So, I was eventually able to load the instruments properly, but with only one specific method: after re-downloading the RARs in the manual link fashion and opening them from my mac hard drive download folder in the order of: 8DIO_Free_Angels.part1.rar and then 8DIO_Free_Angels_53024.rar, the Angels instrument worked. A similar process was necessary to load Wrenchenspiel (first 8DIO_Wrenchenspiel.rar and then 8DIO_Wrenchenspiel_53020.rar.) 

This same method did not work if the rars were downloaded directly to my external drive and opened there, nor if they were copied over. I am hopeful that I can figure out how to run the instruments off an external so I do not have to use up hard drive space. That's what I do with everything else. BUT that is a whole horse of another color as far as I am concerned tonight and the important thing is that 8Dio came through and offered support and that I have the instruments running now. And, of course, they are beautiful. Happy Holidays.


----------



## paulmatthew (Dec 13, 2013)

Glad to hear you're up and running.


----------



## Folmann (Dec 13, 2013)

So 8Dio's average response time for support is between 4 to 6 hours depending on workload. We will have days with +100 support mails and days with less and depending on that the response time varies. We actually have a database that tracks our average response time in regards to figuring out ways of optimization. We have a full-time support team, so things like this shouldn't happen.

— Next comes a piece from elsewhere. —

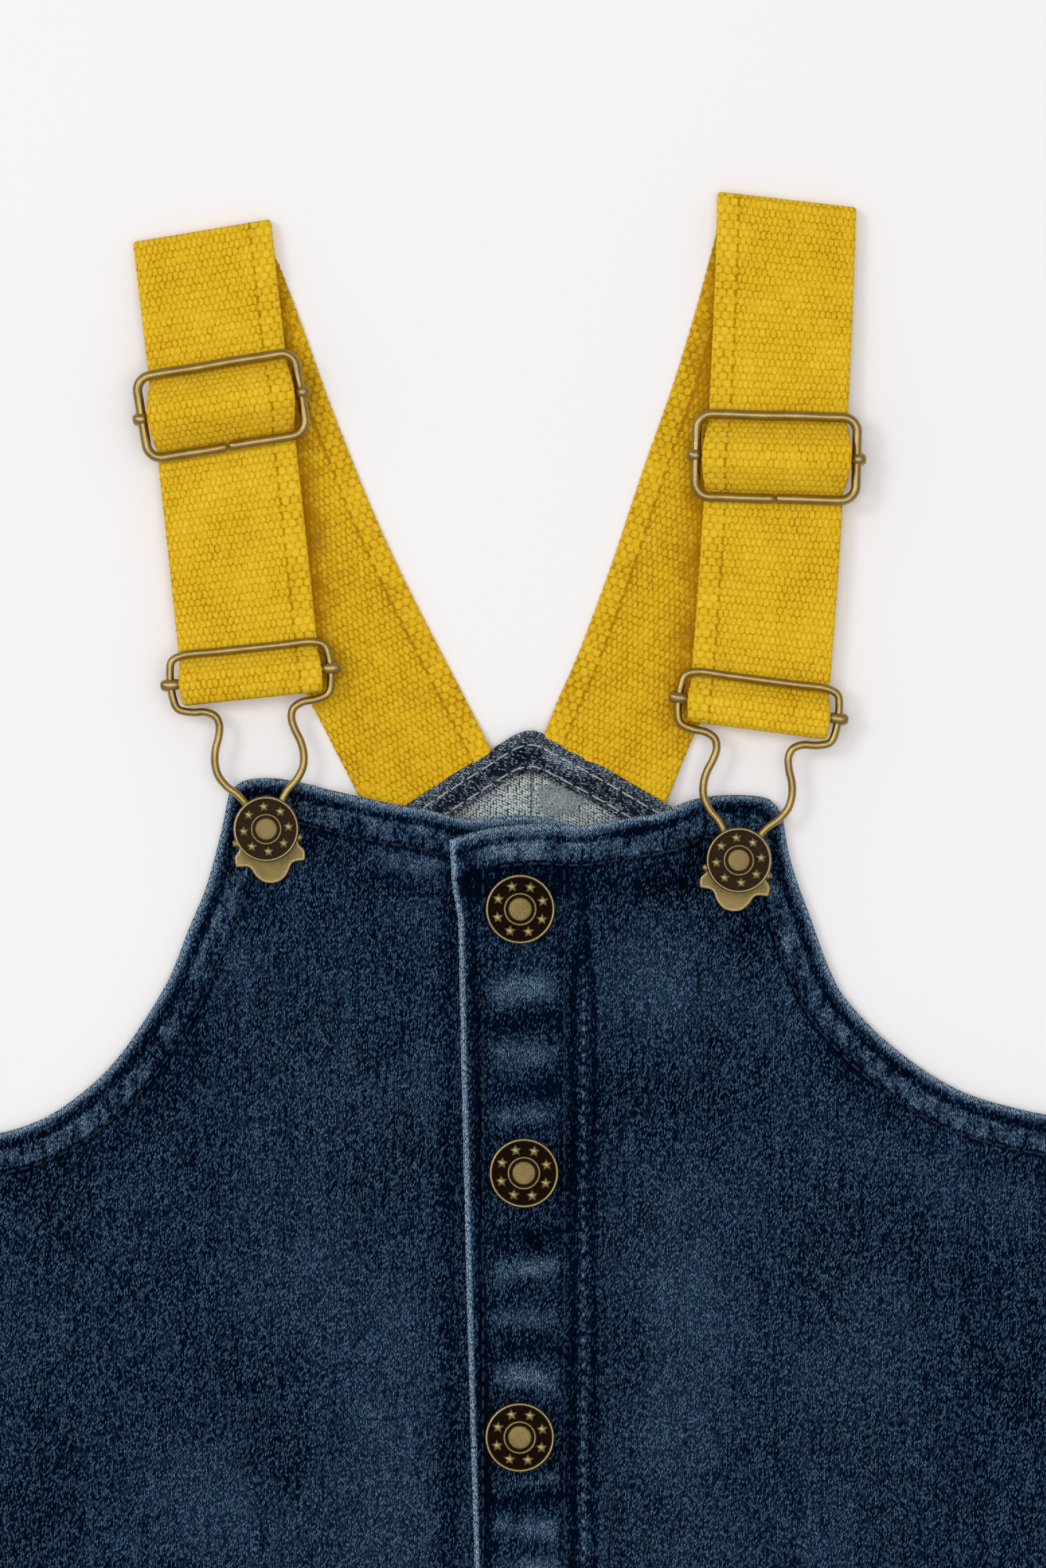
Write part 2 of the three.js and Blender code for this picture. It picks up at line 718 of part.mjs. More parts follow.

However ... I just personally went through the logs and noticed your email was floating in support area it shouldn't have. I will address this with our support group immediately and as a token of appreciation for your stoic patience - I will be sending you our forthcoming Adagietto for free.

Thanks to the forum for helping out in the meantime.

We care for all of you and want you to have the best experience possible.

Happy Holidays.

- Troels


----------



## 1stClass2dRateComposer (Dec 14, 2013)

Wow, Troels! I don't know what to say. Now you are delivering Christmas magic! Thank you. Obviously that far exceeds the call of duty!


----------



## Folmann (Dec 14, 2013)

Thank you!


----------



## Ron Snijders (Dec 14, 2013)

Man, I'm amazed at the level of customer support that is offered in the whole pro-audio business. Imagine sending your bank or insurance company an e-mail. They would probably take two weeks to answer and not even offer an apology!
Big kudos for Troels/8Dio for this gesture! Viewing two days of delay in responding as big enough a problem to investigate it and offer this kind of apology clearly shows a huge commitment to customer service. Really puts a smile on my face! 

(And no, I have no affiliation. Heck, I'm not even a customer!)


----------



## Folmann (Dec 14, 2013)

Yeah. The pro-audio community is a very fragile little community and its painful for any developer to see criticism. The delay wasn't quite two days, but it was big enough to warrant an official response on our behalf and ensure that peace remains in the shire.


----------



## paulmatthew (Dec 14, 2013)

It's also what makes this part of the industry so good too . The personal touch that has been lost between business and customer is alive and well between sample developers and buyers, especially on this forum and the many others out there.


----------



## homestudiomusician (Dec 27, 2013)

I was having the same exact issue with Free Angels - the 8dio support staff was very helpful and pleasant, but couldn't help beyond asking me to download again (which I did). Anyway, then I stumbled on this post and the method that the OP recommended worked for me - I didn't have to redownload from manual links - I just moved the RARs to my desktop, opened them in the suggested order and voila! I'll try moving them to my external drive, but at least I got the instrument to work. And it is really great!!

So - 2 things: 1st, this forum is fantastic - the community is so helpful in answering questions and sharing knowledge. I love this place.

2nd - 8dio did a good job in responding quickly to my issue and deserves kudos. I was also going to purchase another 8dio product but was concerned if I'd have the same issue - glad to see that I won't (or will at least know how to fix it if I do!) One suggestion would be for this issue and fix to be shared with all of their great support staff. I can't imagine how difficult it must be to be a developer!

Thanks to everyone and happy holidays!


----------



## ScoringFilm (Dec 27, 2013)

As far as I am aware the resource container (ncr), and any associated resource folder, have to reside in the root folder of the library in question. If it is not present then Kontakt will look for pictures/script etc in the default Kontakt folders (which is where some developers install them anyway):

*Windows 7 onwards*: C:/Users/%username%/Documents/Native Instruments/Kontakt */
*Win XP*: C:/Documents And Settings/%username%/My Documents/Native Instruments/Kontakt */
*Mac*: StartVolume/Users/%username%/Documents/Native Instruments/Kontakt */

* = Kontakt version (4 or 5)

Justin


----------